Literary reviews by Tim Love.
Warning: Rather than reviews, these are often notes in preparation for reviews that were never finished, or pleas for help with understanding pieces. See Litref Reviews - a rationale for details.

Thursday 3 November 2005

"The State of the Prisons", Sinead Morrissey (Carcanet, 2005)

"China" is in 9 parts - rhyme, free verse and prose - so she's aware of the options. But why is p.12 in couplets? The assonance/consonance is at times so weak (e.g. "heads"/"omnipotence") as to be worthless. What's the layout of "Pilots" for? Why must only 13 of the 14 stanzas of "Juist" have 5 lines? "Reading the Greats" has one idea and one (albeit good) image in its 14 lines. "The State of the Prisons" has 6 sections of 6 stanzas, each of 6 lines, the rhyme scheme being ABBCAC. Line-endings include "remains/harm/return/fell/days/well", "success/along/nation/channel/flesh/irrecoverable", "stop/it/intolerance/midnight/Pomp/light" etc. Lines are any old length.
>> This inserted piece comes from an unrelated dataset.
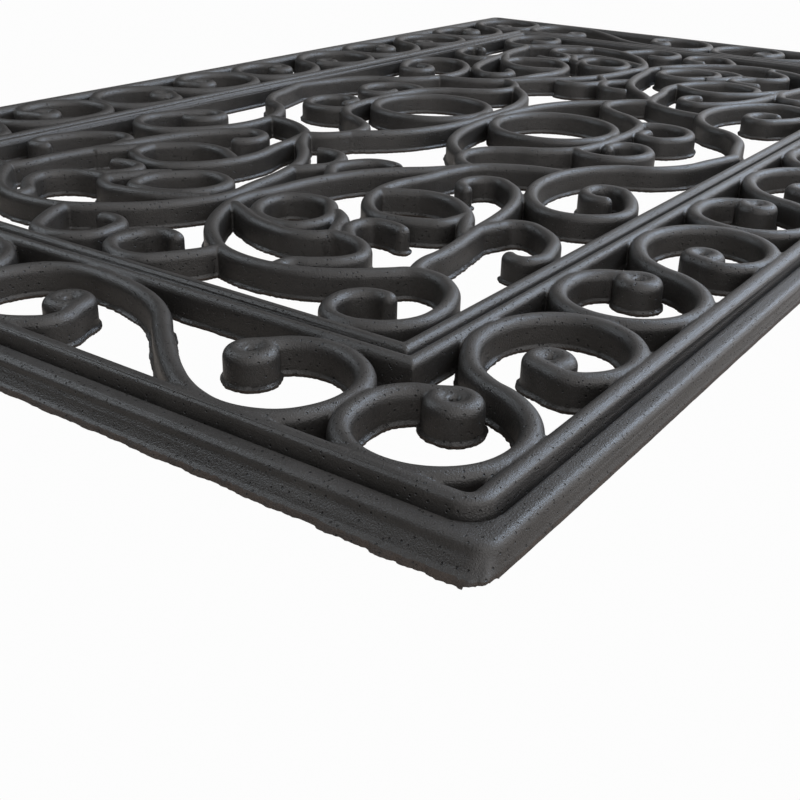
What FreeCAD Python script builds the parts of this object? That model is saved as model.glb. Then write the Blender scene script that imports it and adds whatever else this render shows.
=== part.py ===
import FreeCAD, Part
import math
import os
import Sketcher

# Openwork rubber doormat: a raised bead and scroll border round a field of curled strands.
# Origin: centre of the underside. +X along the long side, +Y along the short side, +Z up.

doc = FreeCAD.newDocument("Doormat")
sheet = doc.addObject("Spreadsheet::Sheet", "Sizes")

driving_sizes = [
    ("mat_length", 762.0, "long side, over the band's upper edges"),
    ("mat_width", 457.0, "short side, over the band's upper edges"),
    ("mat_thickness", 12.1, "floor to the crests"),
    ("band_width", 7.5, "outer band, wall to bead"),
    ("band_drop", 4.1, "band top below the crests"),
    ("band_round", 2.6, "rolled upper edge of the band"),
    ("band_corner", 6.5, "upright corner of the band, radius"),
    ("end_splay", 3.4, "foot of the short walls, beyond their upper edge"),
    ("lip_reach", 1.1, "foot lip, beyond the wall"),
    ("lip_rise", 1.6, "foot lip, height"),
    ("bead_width", 7.8, "half-round bead inside the band"),
    ("bead_rise", 3.5, "round part of the bead, height"),
    ("bead_corner", 6.0, "outer corner of the bead, radius"),
    ("border_gap", 50.9, "bead to inner frame"),
    ("ridge_width", 5.5, "each of the two ridges of the inner frame"),
    ("ridge_rise", 2.6, "round part of a ridge, height"),
    ("slot_width", 1.8, "slot between the ridges"),
    ("slot_depth", 3.8, "slot between the ridges, below the crests"),
    ("scroll_width", 6.9, "strand of the border scrolls"),
    ("strand_width", 6.4, "strand of the field"),
    ("curl_turn", 305.0, "degrees that a strand's end curls round its eye"),
    ("eye_sink", 0.9, "filled eye of a curl, below the crests"),
    ("dimple_width", 2.4, "dimple in the filled eye"),
    ("dimple_depth", 2.6, "dimple in the filled eye, below the crests"),
    ("cut_overrun", 5.0, "how far cutting shapes run past what they cut"),
]
for row, (alias, number, note) in enumerate(driving_sizes, start=1):
    sheet.set("A%d" % row, note)
    sheet.set("B%d" % row, str(number))
    sheet.setAlias("B%d" % row, alias)
doc.recompute()


def size(alias):
    return float(getattr(sheet, alias))


# Sizes worked out from the driving ones
groove_length = size("mat_length") - 2 * size("band_width")
groove_width = size("mat_width") - 2 * size("band_width")
bead_width = size("bead_width")
border_gap = size("border_gap")
frame_edge = bead_width + border_gap
frame_inside = frame_edge + 2 * size("ridge_width") + size("slot_width")
crest = size("mat_thickness")
overrun = size("cut_overrun")
up = FreeCAD.Vector(0, 0, 1)
straight_turn = 0.002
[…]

I'm unconvinced that the pumped-up language and poetic layouts always deliver much more than the prose summaries would. The blurb says that "there is a sense of surprise and discovery in the poems, and at the same time an inevitability in the development of images that recalls the work of John Ashbery" - which may account for my difficulties. David Morley in the Guardian said that her strengths include "her formal risk, not least the outrageousness and enchantment of her rhymes, but also the occasional pushed-to-the-brink line-lengths, some of which feel like walking the plank with the eye. You have to trust her". I guess I have a trust problem.